I'll be adding this to my list of 101 creative ways to die, behind basement apartment in Venice, Italy.
There is a future where every manufacturer shares the same self-driving software.
You already trust your privacy and financial security to open source projects. There is a future where you also trust it for a self driving car.
Neither of which have safety-of-life implications. If your email or bank gets hacked they don't bury you in a box.
This is a horrible idea for a bunch of reasons.
Real driver assist systems are tested for each car for millions of miles before release.
I can imagine this as a toy on a recreational vehicle like an ATV, but it's outright reckless to put this on a real car.
No way to tell without actual testing. As a giant obvious thing, if the adhesive isn't applied right it'll probably fall down during your commute .
At a minimum it should be screwed in or something.
Like I said, it's a cool toy. Put it on an ATV, not a real car.
Regulations don't exist to save people from their own stupid mistakes, they exist to prevent systemic abuses and dangers to the public in the pursuit of profit. And we already know from endless examples that corporations will knowingly let people die if their decision will increase profit margins. Not to mention the public doesn't have the ability to properly test or verify corporate designed and sold devices. Unless corporations provide all documentation related to the design and materials and code used, they should have special restrictions and regulations beyond what the average person does.
States have window tinting laws to save people (and others around then) from their own idiocy.
And somehow half the time invested in the project is arguing about a code of conduct.
The github repo says to use openpilot, you will need to buy a comma device[1], which they sell at $999.[2]
[1] https://github.com/commaai/openpilot?tab=readme-ov-file#usin...
Sent From my iPhone
Is there a hard safety check for an insane steering angle? Full brake or throttle? ECC error? What happens!? That’s what a safety standard checks and certifies for.
Incredibly dangerous, irresponsible, and illegal to be using this around other people. At least Tesla vaguely pretends to work with regulators.
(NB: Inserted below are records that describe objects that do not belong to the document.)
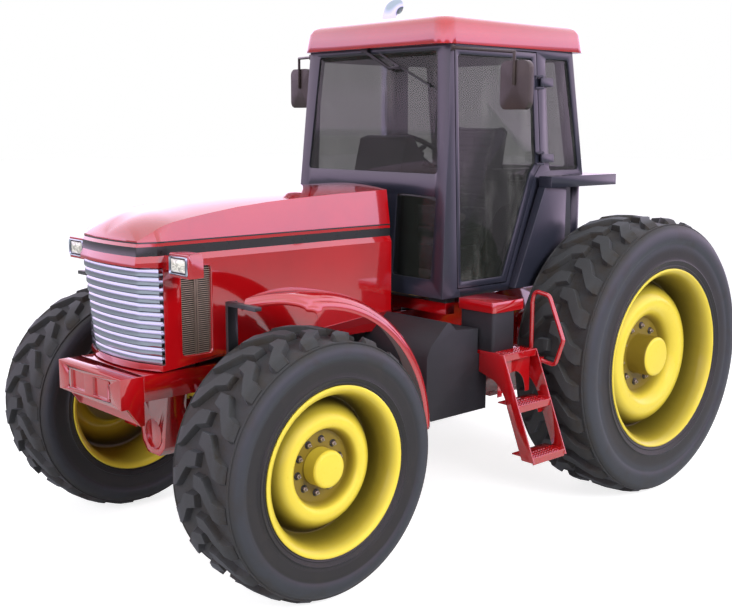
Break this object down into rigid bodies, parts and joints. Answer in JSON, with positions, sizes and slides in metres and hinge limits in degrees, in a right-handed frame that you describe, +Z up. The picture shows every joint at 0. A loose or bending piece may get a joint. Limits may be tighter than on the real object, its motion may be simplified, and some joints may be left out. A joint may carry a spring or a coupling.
{
  "type": "farm tractor",
  "caption": "Four-wheel-drive farm tractor with an enclosed cab, tilting hood, steered front axle, rear three-point linkage, drawbar and power take-off shaft.",
  "frame": {"origin": "middle of the bounding box, on the ground", "axes": "+Z up, front faces -Y, the tractor's left side with the door and steps is +X"},
  "size_m": [2.6922, 4.374, 3.2489],
  "materials": {
    "red_paint": "glossy red enamel",
    "rim_yellow": "glossy golden yellow enamel",
    "tyre_rubber": "dull black rubber with tall lugs",
    "cab_black": "satin blue-black",
    "cab_glass": "grey-green tinted",
    "carpet": "speckled dark mat",
    "moulded_black": "grained black moulding",
    "seat_leather": "dark upholstery",
    "tank_grey": "dark grey polyethylene",
    "chrome": "polished, fluted",
    "engine_grey": "dark castings",
    "screen_mesh": "woven mesh",
    "lamp_glass": "clear lens",
    "tail_red": "red lens",
    "bright_steel": "machined"
  },
  "bodies": {
    "chassis": {"engine_block": "engine_grey", "front_frame": "red_paint", "weight_bracket": "red_paint", "radiator": "engine_grey", "transmission_case": "red_paint", "rear_axles": "red_paint", "front_axle": "red_paint", "fuel_tank": "tank_grey", "right_tank": "tank_grey", "battery_box": "tank_grey", "battery_lid": "red_paint", "steps": "red_paint", "handrail": "red_paint", "rear_deck": "cab_black", "cab_left": "cab_black", "cab_right": "cab_black", "cab_front": "cab_black", "cab_rear": "cab_black", "cab_floor": "carpet", "cab_mounts": "cab_black", "roof": "red_paint", "windscreen": "cab_glass", "lower_windows": "cab_glass", "side_windows": "cab_glass", "rear_window": "cab_glass", "wheel_house": "cab_black", "dashboard": "moulded_black", "seat_base": "moulded_black", "seat_pads": "seat_leather", "side_consoles": "moulded_black", "mirrors": "moulded_black", "exhaust_stack": "chrome", "wiper": "moulded_black", "tail_lights": "tail_red", "drawbar": "red_paint"},
    "hood": {"hood": "red_paint", "grille": "chrome", "side_screens": "screen_mesh", "headlights": "lamp_glass"},
    "door": {"door_frame": "cab_black", "door_glass": "cab_glass"},
    "knuckle_left": {"knuckle_left": "red_paint", "front_fender_left": "red_paint"},
    "knuckle_right": {"knuckle_right": "red_paint", "front_fender_right": "red_paint"},
    "front_wheel_left": {"front_rim_left": "rim_yellow", "front_tyre_left": "tyre_rubber"},
    "front_wheel_right": {"front_rim_right": "rim_yellow", "front_tyre_right": "tyre_rubber"},
    "rear_wheel_left": {"rear_rim_left": "rim_yellow", "rear_tyre_left": "tyre_rubber"},
    "rear_wheel_right": {"rear_rim_right": "rim_yellow", "rear_tyre_right": "tyre_rubber"},
    "tie_rod": {"tie_rod": "red_paint"},
    "steering_wheel": {"steering_wheel": "moulded_black"},
    "rockshaft_arms": {"rockshaft_arms": "red_paint"},
    "lift_rods": {"lift_rods": "red_paint"},
    "lower_links": {"lower_links": "red_paint"},
    "pto_shaft": {"pto_shaft": "bright_steel"}
  },
  "joints": [
    {"name": "rear_wheel_left_roll", "type": "hinge", "parent": "chassis", "child": "rear_wheel_left", "pos_m": [1.062, 1.137, 0.892], "axis": [1, 0, 0], "continuous": true},
    {"name": "rear_wheel_right_roll", "type": "hinge", "parent": "chassis", "child": "rear_wheel_right", "pos_m": [-1.062, 1.137, 0.892], "axis": [1, 0, 0], "continuous": true},
    {"name": "steer_left", "type": "hinge", "parent": "chassis", "child": "knuckle_left", "pos_m": [0.76, -1.493, 0.68], "axis": [0, 0, 1], "range_deg": [-32, 32]},
    {"name": "steer_right", "type": "hinge", "parent": "chassis", "child": "knuckle_right", "pos_m": [-0.76, -1.493, 0.68], "axis": [0, 0, 1], "range_deg": [-32, 32]},
    {"name": "front_wheel_left_roll", "type": "hinge", "parent": "knuckle_left", "child": "front_wheel_left", "pos_m": [0.94, -1.493, 0.68], "axis": [1, 0, 0], "continuous": true},
    {"name": "front_wheel_right_roll", "type": "hinge", "parent": "knuckle_right", "child": "front_wheel_right", "pos_m": [-0.94, -1.493, 0.68], "axis": [1, 0, 0], "continuous": true},
    {"name": "tie_rod_turn", "type": "hinge", "parent": "knuckle_left", "child": "tie_rod", "pos_m": [0.76, -1.318, 0.555], "axis": [0, 0, 1], "range_deg": [-32, 32]},
    {"name": "steering_wheel_turn", "type": "hinge", "parent": "chassis", "child": "steering_wheel", "pos_m": [0, 0.207, 2.19], "axis": [0, 0.5299, 0.848], "continuous": true},
    {"name": "door_swing", "type": "hinge", "parent": "chassis", "child": "door", "pos_m": [0.6905, 0.637, 2.151], "axis": [-0.044, 0, 0.999], "range_deg": [0, 50]},
    {"name": "hood_tilt", "type": "hinge", "parent": "chassis", "child": "hood", "pos_m": [0, -0.483, 1.89], "axis": [-1, 0, 0], "range_deg": [0, 50]},
    {"name": "hitch_lift", "type": "hinge", "parent": "chassis", "child": "rockshaft_arms", "pos_m": [0, 1.367, 1.13], "axis": [1, 0, 0], "range_deg": [-12, 28]},
    {"name": "lower_links_lift", "type": "hinge", "parent": "chassis", "child": "lower_links", "pos_m": [0, 1.227, 0.52], "axis": [1, 0, 0], "range_deg": [-12, 28]},
    {"name": "lift_rods_swing", "type": "hinge", "parent": "rockshaft_arms", "child": "lift_rods", "pos_m": [0, 1.7265, 1.1112], "axis": [1, 0, 0], "range_deg": [-28, 12]},
    {"name": "pto_turn", "type": "hinge", "parent": "chassis", "child": "pto_shaft", "pos_m": [0, 1.497, 0.7], "axis": [0, 1, 0], "continuous": true}
  ],
  "couplings": [
    {"joint": "steer_right", "follows": "steer_left", "ratio": 1},
    {"joint": "tie_rod_turn", "follows": "steer_left", "ratio": -1},
    {"joint": "lower_links_lift", "follows": "hitch_lift", "ratio": 1},
    {"joint": "lift_rods_swing", "follows": "hitch_lift", "ratio": -1}
  ]
}
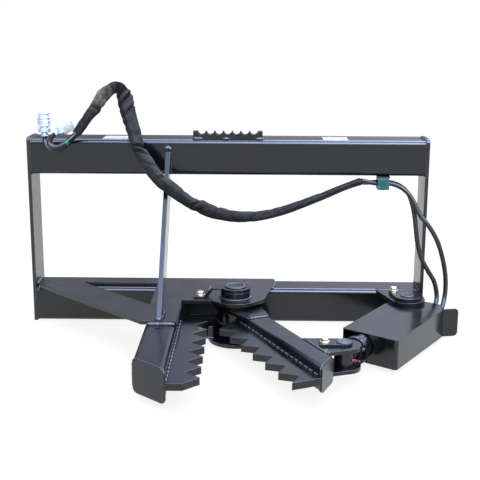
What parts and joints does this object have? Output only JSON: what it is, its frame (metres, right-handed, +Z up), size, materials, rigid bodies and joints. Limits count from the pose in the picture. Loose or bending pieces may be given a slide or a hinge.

The cute download your own firmware so they aren’t shipping an illegal device? Encouraging hands off, inattentive driving? Let’s see how civil court sees that.
Your attitude reminds me of how Microsoft fans talked down Linux and GNU; blah blah open source can never be as good/secure/stable as our billion-dollar commercial product because money/certificate
Edit - Further back and forth and depending on the circumstances, comma could be criminally liable.
I don’t have a tesla or a car.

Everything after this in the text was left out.